Jean-François Malherbe est un professeur aimé, un écrivain merveilleux. Il fabrique des circonférences avec nous. Il dit : « Je ne connais aucun être humain qui soit intégralement satisfait ». Cela nous met sur le chemin du devenir soi. Nous sommes habités à la fois par le déficit et à la fois par le désir de se réaliser. Cette force qui passe à travers soi donne le sentiment d'un +. C'est ce qui nous dépasse. C'est se sentir emporté dans quelque chose que nous ne contrôlons pas, mais qui n'est pourtant pas un hôte étranger. Comme lorsqu'une improvisation à l'harmonica sort des sentiers battus. C'est notre rapport à la « surprenance», dit Malherbe, autre mot pour dire l'esprit, la spiritualité.


26 juin 2007

Congé! En ce début du Festival de jazz, un saut quand même au bureau pour souligner le départ à la retraite de Ginette Lavallée, une collègue aux Communications qui est aussi une amie que j'estime au plus haut point. S'adressant à nous, elle dira en guise de mot de la fin et de bilan : « Ce n'est pas ce que vous faites qui compte, mais comment vous le faites. »

Photo : Pierre, coll. jd.

Ainsi, en filigrane, le bon marcheur Hermès, dieu des communicateurs, nous renvoie sur le chemin de nos polygraphes.

2 commentaires:

Edouard.k a dit...

De :
"C'est un sentiment extra de pouvoir faire ce que l'on aime."

A :
«Je ne connais aucun être humain qui soit intégralement satisfait»

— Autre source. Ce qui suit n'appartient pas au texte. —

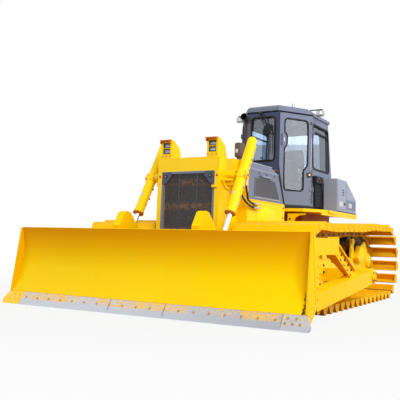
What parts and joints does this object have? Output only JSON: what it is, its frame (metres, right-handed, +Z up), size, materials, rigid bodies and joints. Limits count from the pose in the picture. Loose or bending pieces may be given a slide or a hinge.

on tire l'idée que la satisfaction qu'on tire de ce que l'on aime est sans doute à la mesure de notre capacité plus générale à nous satisfaire.

Jack a dit...

Bien dit Rimo. C'est peut-être, en d'autes mots, l'idée du contentement, beaucoup plus présent dans la vie de tous les jours que le BONHEUR dont l'heure d'après est toujours incertaine. Malgré les échecs très nombreux que j'ai subis dans ma vie, j'aime à me surprendre avec des contentements de rien pantoute, d'autres plus essentiels comme une bonne santé, le goût de me lever à tous les matins et la résistance que j'éprouve à me coucher le soir!